──────── DATA SECTION

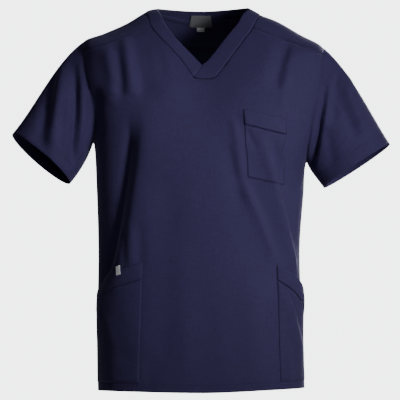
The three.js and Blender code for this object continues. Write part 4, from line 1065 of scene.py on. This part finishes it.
def body_ribbon(net, width=12, depth=1.3):
    return ribbon(body(net[:, 0], net[:, 1]), body_normal(net[:, 0], net[:, 1]), width, depth)


side_levels = np.linspace(UNDERARM + 8, HEM - BODY_HEM - 4, 60)
hem_levels = np.linspace(HEM - BODY_HEM - 6, HEM - 1.5, 10)
ribbons = [body_ribbon(yoke_back_seam()), body_ribbon(outer_fine, 10), body_ribbon(low_edge, 10)]
for sign in (-1, 1):
    ribbons.append(body_ribbon(yoke_front_seam(sign, 30)))
    ribbons.append(body_ribbon(np.stack([np.full(60, sign * 90 * DEGREE), side_levels], -1)))
    ribbons.append(body_ribbon(np.stack([np.full(10, sign * 90 * DEGREE), hem_levels], -1), 3, 0.9))
add_cloth("seam_allowance_cloth", ribbons, away_from_middle, 0.5, 0)

# %% [markdown]
# ## Thread
#
# Stitches are what makes sewing read as sewing. Each is a small rounded bar of thread, set along
# a line at its real pitch and pressed a little into the cloth. The line is found by moving a
# seam's edge sideways and dropping each stitch onto the finished shell below it, which keeps the
# thread on the folds. A painted line would have no shadow and no height.

# %% Stitch tools
PITCH, STITCH, THREAD = ((3.2, 2.3, 0.26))


def surface_of(piece):
    """The outer face of a shell for dropping stitches onto, in millimetres."""
    points = np.array([v.co for v in piece.data.vertices]) * 1000
    faces = [list(p.vertices) for p in piece.data.polygons]
    normals = vertex_normals(points, faces)
    half = piece.modifiers["wall"].thickness * 500
    return BVHTree.FromPolygons([Vector(p) for p in points + normals * half], faces)


def evenly(line, pitch):
    steps = np.concatenate([[0], np.cumsum(np.linalg.norm(np.diff(line, axis=0), axis=1))])
    at = np.arange(pitch / 2, steps[-1], pitch)
    return np.stack([np.interp(at, steps, line[:, k]) for k in range(3)], -1)


def bar(centre, along, up):
    """Points and faces of one stitch."""
    side = np.cross(up, along)
    points, faces = [], []
    for at, size in ((-0.5, 0.35), (-0.3, 0.95), (0.3, 0.95), (0.5, 0.35)):
        for k in range(6):
            turn = k * math.pi / 3
            spread_out = side * math.cos(turn) + up * math.sin(turn)
            points.append(centre + along * at * STITCH + spread_out * THREAD * size)
    for ring in range(3):
        for k in range(6):
            a, b = ring * 6 + k, ring * 6 + (k + 1) % 6
            faces.append([a, b, b + 6, a + 6])
    return points, faces + [[5, 4, 3, 2, 1, 0], [18, 19, 20, 21, 22, 23]]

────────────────

EXERCISE AIM> Return only the lines spanning from the first line of the material through the line with "1]), width, depth)", copied exactly, both ends kept.

WRITTEN REPLY>
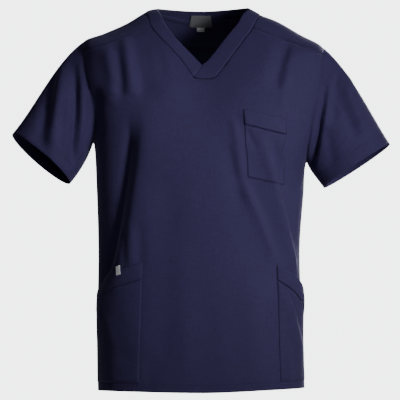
The three.js and Blender code for this object continues. Write part 4, from line 1065 of scene.py on. This part finishes it.
def body_ribbon(net, width=12, depth=1.3):
    return ribbon(body(net[:, 0], net[:, 1]), body_normal(net[:, 0], net[:, 1]), width, depth)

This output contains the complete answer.